Students in the program will be required to take a core of women's studies courses both outside and within their department and complete theses integrating women's studies with their field of concentration. They will be granted certificates of proficiency in women's studies, in addition to traditional bachelor's degrees.
The program will "provide a center for research and a physical place to go as well as a more formal field of study," Susan Keller, professor of sociology at Princeton and a member of the committee who recommended the program, said yesterday.
She added that opponents of the program believe it will lead to insufficient treatment of women's issues in other departments.
Kathryn Surace, a senior at Princeton, said the new program will legitimize the field. "Without formal structure, women's studies would go nowhere.
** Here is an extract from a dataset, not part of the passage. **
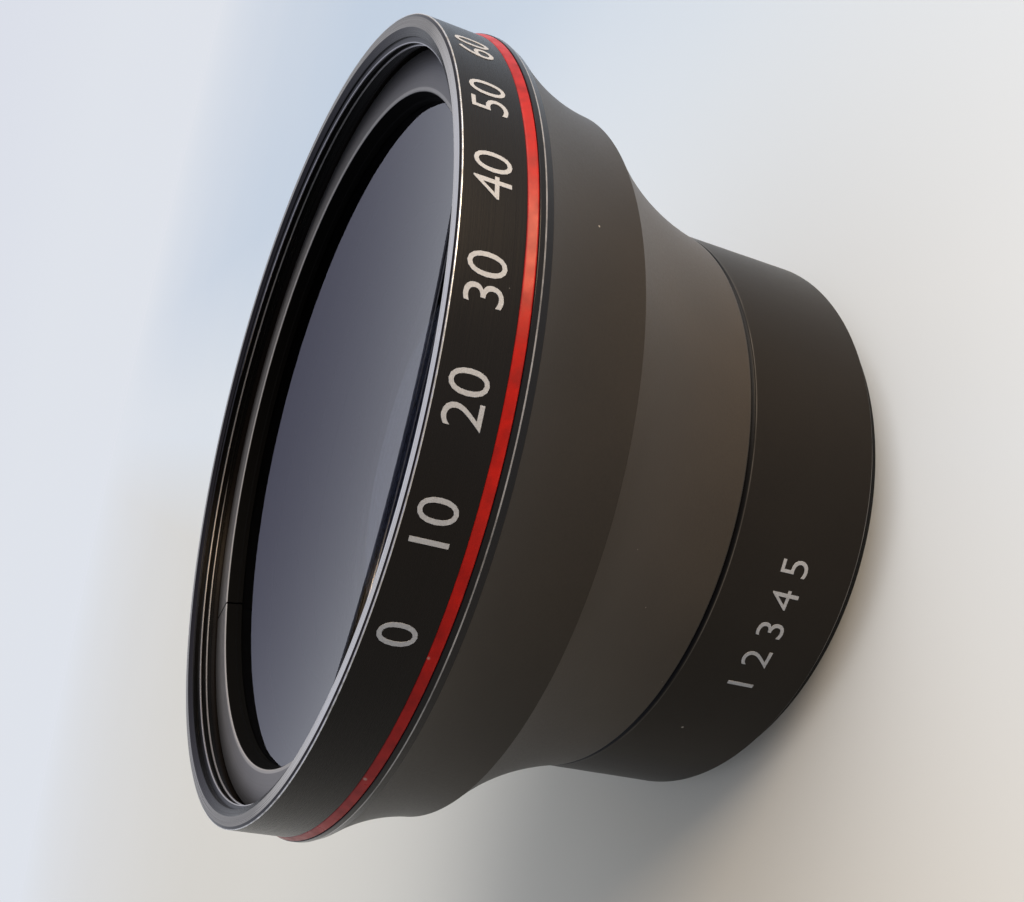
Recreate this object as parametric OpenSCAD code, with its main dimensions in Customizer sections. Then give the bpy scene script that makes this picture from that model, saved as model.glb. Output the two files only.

We now have the necessary catalyst to attract faculty and integrate women's issues elsewhere," she added.
Harvard currently has no plans to formally structure its women's studies program, Edward L. Keenan '57, dean of the Graduate School of Arts and Sciences and chairman of Harvard's Committee on Women's Studies said yesterday.
"The Committee has regularly considered formally structuring the program," Keenan said, but "there is no realistic need for it. The program on the whole has been successful as it is."
Harvard's committee currently publishes a list of courses relating to women's issues and tries to create new courses within the existing departments, Kennan said, adding, "We want to integrate the study of women's issues throughout the Harvard curriculum."